Neu in der Akademie: Prof. Dr. Katrin Kogman-Appel (Klasse für Geisteswissenschaften)

Von der Logik kulturellen Wandels: Handgefertigte hebräische Gebetsbücher waren eine frühe Form öffentlicher Kunst – bis der Buchdruck diese Kunst und mit ihr ganze Gesellschaften veränderte. Mit diesen Prozessen befasst sich Prof. Dr. Katrin Kogman-Appel am Institut für Jüdische Studien der Universität Münster. Zu ihrer Berufung fand sie schon als Neunjährige, in der Wiener Unterwelt.

Porträt Prof. Dr. Katrin Kogman-Appel

Foto: Nordrhein-Westfälische Akademie der Wissenschaften und der Künste / Engel-Albustin 2024

Mein erstes Geld verdiente ich ... sehr unspektakulär. In den 1970er Jahren gab es für Mädchen vor allem Babysitten und Nachhilfe.

Heute bin ich ... Judaistin und Kunsthistorikerin. Ich unterrichte und forsche zur Buchgeschichte, vor allem zur jüdischen Buchgeschichte des Mittelalters und der frühen Neuzeit.

Wenn mich Menschen außerhalb meines Fachbereichs fragen, was ich beruflich mache, antworte ich ..., dass ich mich mit etwas beschäftige, von dem die meisten nicht einmal wissen, dass es existiert; mit hebräischen Handschriften aus dem Mittelalter, von denen es einige zum Teil reich ornamentierte, aber auch illustrierte Exemplare gibt. Das sind großformatige Gebetsbücher, die in Synagogen zu Feiertagen für die Öffentlichkeit aufgelegen haben. Ich würde sagen, sie waren eine primäre Form der öffentlichen Kunst. In der frühen Neuzeit kam der Buchdruck auf und auch damals hat es mitunter Vorbehalte gegenüber der neuen Technologie gegeben. Aufwendig und schön gestaltete Handschriften konnten oft (auch) als Statussymbol gelten, eine Funktion, die gedruckte Bücher nicht erfüllen konnten. Zudem gab es einzelne Gelehrte, die fürchteten, dass das Ritualgesetz, das immer sehr flexibel gehandhabt wurde, durch die Druckkultur versteinern könnte. Dafür mussten Lösungen gefunden werden. Ich bemühe mich zu verstehen, worin diese Lösungen bestanden haben und warum sie sich durchgesetzt haben.
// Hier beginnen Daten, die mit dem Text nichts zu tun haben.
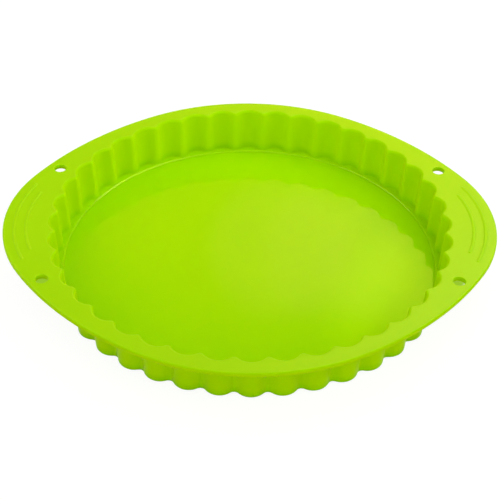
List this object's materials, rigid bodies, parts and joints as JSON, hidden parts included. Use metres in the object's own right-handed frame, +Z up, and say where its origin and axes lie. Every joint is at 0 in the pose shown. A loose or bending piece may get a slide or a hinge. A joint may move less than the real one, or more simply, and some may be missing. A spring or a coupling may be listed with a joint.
{
  "type": "fluted flan mould",
  "caption": "Round fluted flan mould: scalloped wall, flat floor with a slightly sunken centre, and a flat flange drawn out into tab handles with hanging holes.",
  "frame": {"origin": "on the table, under the centre of the round floor", "axes": "+X from the middle towards the handle that is on the right in the picture, +Y away from the camera, +Z up through the open mouth"},
  "size_m": [0.319, 0.2808, 0.0325],
  "materials": {
    "silicone": "satin"
  },
  "bodies": {
    "root": {"flan_mould": "silicone"}
  },
  "joints": []
}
An meiner Arbeit schätze ich besonders ..., dass mir niemals langweilig ist. Es gibt einen rabbinischen Aus- druck aus dem 16. Jahrhundert: „Gute Fragen sind die halbe Weisheit.“ Viele Wissenschaftlerinnen und Wissenschaftler kennen das Gefühl, wenn sie endlich hinter etwas kommen, über das sie viele Jahre nachgedacht haben.
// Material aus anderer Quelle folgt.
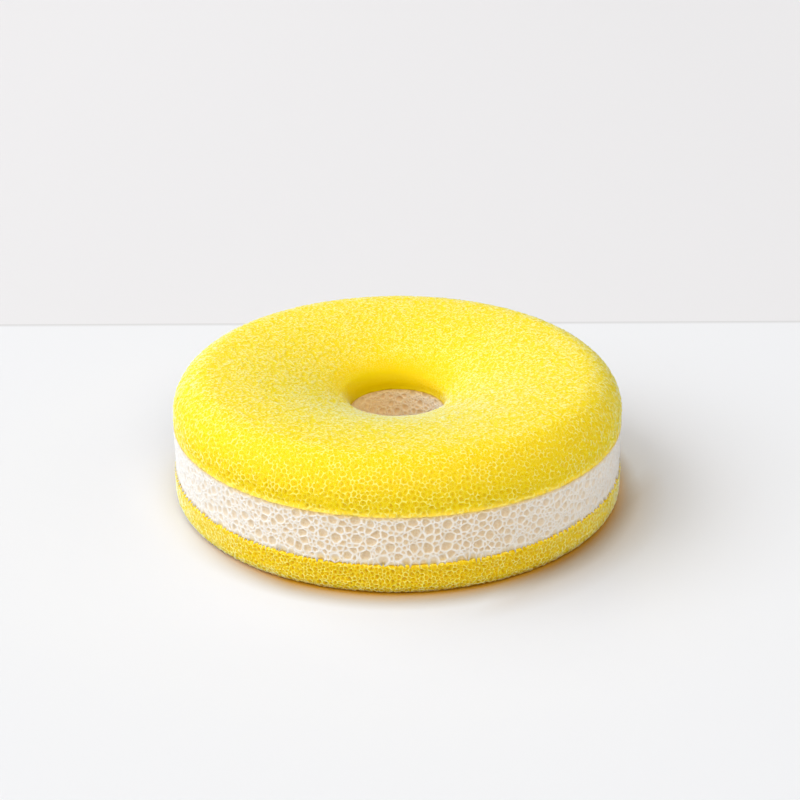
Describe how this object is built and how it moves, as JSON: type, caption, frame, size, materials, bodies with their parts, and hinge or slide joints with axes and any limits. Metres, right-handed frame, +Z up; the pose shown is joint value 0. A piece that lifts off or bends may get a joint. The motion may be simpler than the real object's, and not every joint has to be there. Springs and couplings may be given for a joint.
{
  "type": "cleaning sponge",
  "caption": "Round foam cleaning sponge: a white open-celled core between two yellow pads, the upper one dished with a rolled rim, with a finger hole through the middle.",
  "frame": {"origin": "on the surface that the sponge stands on, at the axis of the hole", "axes": "+Z up along the axis of the hole, through the base pad, the core and the top pad; the disc is round, so X and Y are free"},
  "size_m": [0.1008, 0.1008, 0.0287],
  "materials": {
    "yellow_foam": "matte",
    "white_foam": "matte"
  },
  "bodies": {
    "root": {"top_pad": "yellow_foam", "core": "white_foam", "base_pad": "yellow_foam"}
  },
  "joints": []
}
Dass ich Wissenschaftlerin werden wollte, wusste ich ... schon als Kind. Mein Vater hatte mich als Neun- jährige zu einer römischen Ausgrabung in Wien mit- genommen. Es gab viele Ziegelsteine und Neonlicht, eigentlich war das total hässlich. Aber ich war fasziniert. Ich wollte auch etwas finden und mit altem Material arbeiten. Das mache ich nun.

Ich hätte gern schon mit 30 gewusst, dass ... die Digitalisierung möglich machen würde, großflächigere Fragen zu stellen, die nicht nur einzelne Handschriften betreffen, sondern zum Teil sehr große Gruppen von Handschriften. In den 1980er Jahren habe ich damit begonnen, eine Diasammlung solcher Schriften anzulegen, die nun verstaubt. Hätte ich damals gewusst, dass wir Handschriften nur wenige Jahre später scannen oder in wirklich guter Qualität digital fotografieren können, hätte ich das mit den Dias gelassen.

 

Prof. Dr. Katrin Kogman-Appel

Professorin für Jüdische Studien an der Universität Münster

Klasse für Geisteswissenschaften
Ordentliches Mitglied

Fellow am Institute for Advanced Studies der Hebräischen Universität in Jerusalem & am Institute for Advanced Study in Princeton, Alexander-von-Humboldt-Professur an der Universität Münster, 1. Vorsitzende im Fachverband Judaistik/Jüdische Studien/ Jüdische Theologie in Deutschland e. V.